EVEN IF ALLEGED child rapist Jerry Sandusky is convicted of child-sex-abuse charges, he's still likely to pocket a $58,898-a-year, taxpayer-funded state pension for the rest of his life.
That's because none of the crimes charged against Sandusky are specified in the state's Public Employee Pension Forfeiture Act as crimes that would disqualify his pension.
The Republican-controlled Legislature could amend the pension forfeiture law to expand the list of crimes to include those Sandusky is charged with, but seems in no hurry to do so.
Sandusky, the former assistant to Penn State football coach Joe Paterno, maintains his innocence. He gets his first opportunity to face his accusers in court today in a preliminary hearing in Bellefonte, Pa.
Since Sandusky was charged on Nov. 5, there have been no hearings on pending bills that would address the issue of stripping pensions from state employees convicted of child-sex-abuse offenses nor are any scheduled.
A bill that would require some convicted child-sex offenders to forfeit a pension passed the House without a dissenting vote in June, but still hasn't gotten a hearing in the Senate.
A prominent political analyst said the "inaction" was baffling in light of a scandal that has exploded into the national spotlight and cost coaching icon Paterno and university president Graham Spanier their jobs.
"Given the current environment, this is not a heavy lift," said G. Terry Madonna, a professor and pollster at Franklin & Marshall College, in Lancaster.
"Taking away a pension from a state employee who commits a crime that involves endangering children would be about as easy a vote as you can possibly cast," he said.
The bill that passed the House unanimously on June 13 would strip pensions from state employees convicted of, or pleading guilty to, endangering the welfare of children and/or corruption of minors in employment, has been bottled up in the Senate's State Government Committee since June 21.
That bill, if passed by the Senate in the form it passed the House, could have implications for Sandusky if he is found guilty at trial or pleads guilty to the charges.
Some 20 of the 52 charges lodged against Sandusky involve endangering the welfare of children or corruption of minors.
The chairman of the committee, Sen. Chuck McIlhenny, R-Bucks/Montgomery, who is also on the board of the State Employees' Retirement System, did not return calls for comment.
The minority chairman of the committee, Sen. Anthony H. Williams, D-Phila., said he doesn't know why the bill is stuck in committee.
"I cannot imagine this bill would not see quick expedition if brought up for a vote," he said.
The bill's sponsor is Rep. Karen Boback, R-Columbia/Luzerne/ Wyoming, who also did not respond to a call for comment.

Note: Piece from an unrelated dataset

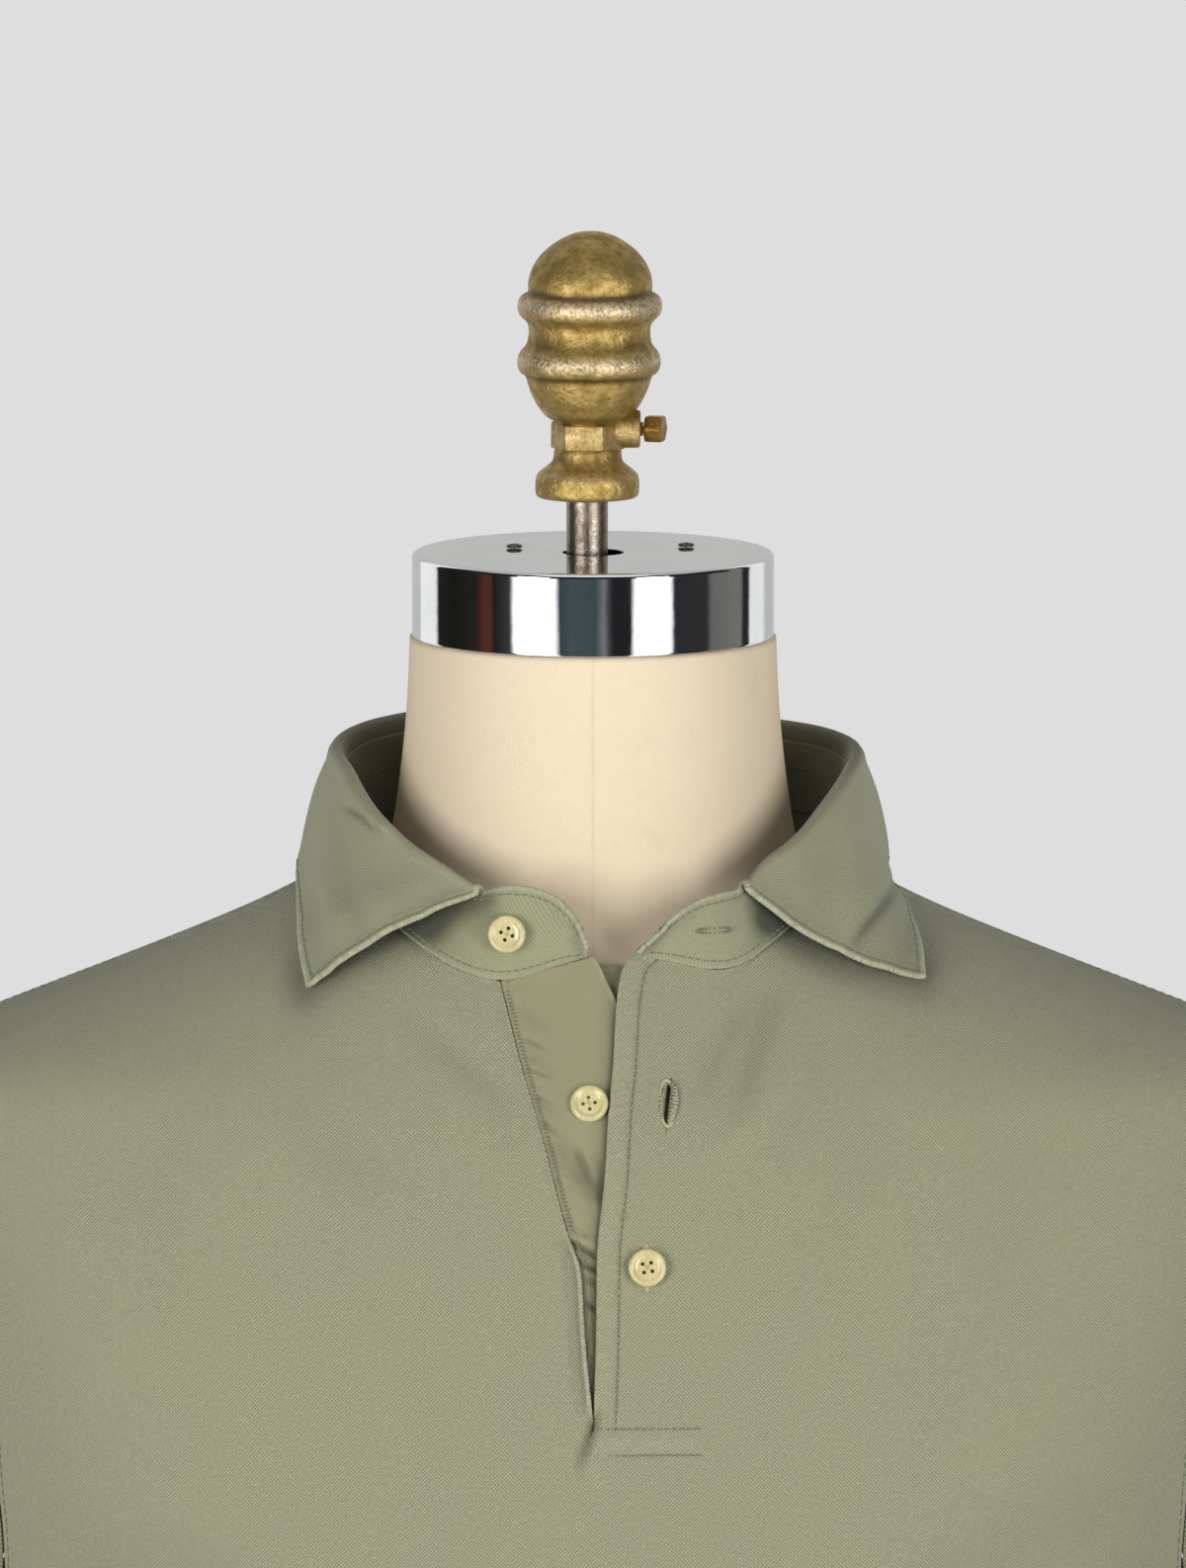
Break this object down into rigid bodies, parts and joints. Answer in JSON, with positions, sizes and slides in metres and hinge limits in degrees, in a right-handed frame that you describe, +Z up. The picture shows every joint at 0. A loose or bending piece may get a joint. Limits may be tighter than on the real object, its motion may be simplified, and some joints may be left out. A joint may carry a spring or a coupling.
{
  "type": "polo shirt on a limbless dress form",
  "caption": "Short-sleeved pique polo shirt with an open placket and spread collar, on a canvas dress form with a chrome neck cap, finial and round base.",
  "frame": {"origin": "under the middle of the round base, on the surface it stands on", "axes": "+Z up, the front of the shirt faces -Y, +X is the viewer's right when looking at the front"},
  "size_m": [0.6594, 0.35, 1.1212],
  "materials": {
    "pique": "matte sage green cotton pique knit",
    "collar_cloth": "matte sage green, paler along rubbed edges",
    "placket_cloth": "matte smooth jersey, slightly browner",
    "button_shell": "pale yellow shell, glossy",
    "canvas": "cream canvas",
    "chrome": "mirror",
    "steel": "worn",
    "aged_brass": "aged, cast",
    "base_paint": "satin black"
  },
  "bodies": {
    "root": {"front_panel": "pique", "back_panel": "pique", "sleeve_left": "pique", "sleeve_right": "pique", "collar_band": "collar_cloth", "collar_leaf": "collar_cloth", "placket_under": "placket_cloth", "button_band": "button_shell", "button_placket_under": "button_shell", "button_placket_over": "button_shell", "form_torso": "canvas", "neck_cap": "chrome", "cap_screw_left": "steel", "cap_screw_right": "steel", "rod": "steel", "finial": "aged_brass", "set_screw": "aged_brass", "pole": "steel", "base": "base_paint"}
  },
  "joints": []
}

A spokeswoman for Boback said the legislation was primarily introduced in response to the "cash-for-kids" judicial corruption case in Luzerne County.
There is also legislation before committees in the House and Senate that would make any public employee or official found guilty of an offense requiring registration as a sex offender - the so-called Megan's Law - ineligible for a state pension.
The legislation - introduced by Rep. Brendan Boyle and by Sen. Larry Farnese, both Philadelphia Democrats - has been bottled up since mid-October in the Senate Finance Committee and the House State Government Committee.
Last month, Senate Finance Chairman Mike Brubaker, R-Chester/Lancaster, told the Daily News that he was "studying" Farnese's bill and intended to reach out to him to discuss it further.
But Farnese said he has not heard back from Brubaker.
Boyle's bill has suffered a similar fate in the House's State Government Committee, chaired by Rep. Darryl Metcalfe, R-Butler. Metcalfe has not responded to requests for comment.
Unlike the city's provisions for pension disqualification, state law does not include a catch-all provision for "malfeasance" in office or employment.
Philadelphia pension officials used that tool this year to disqualify two former cops who were convicted of child-sex offenses.
The state law lists 21 specific crimes for which an employee can lose a pension, but murder and rape are not among them.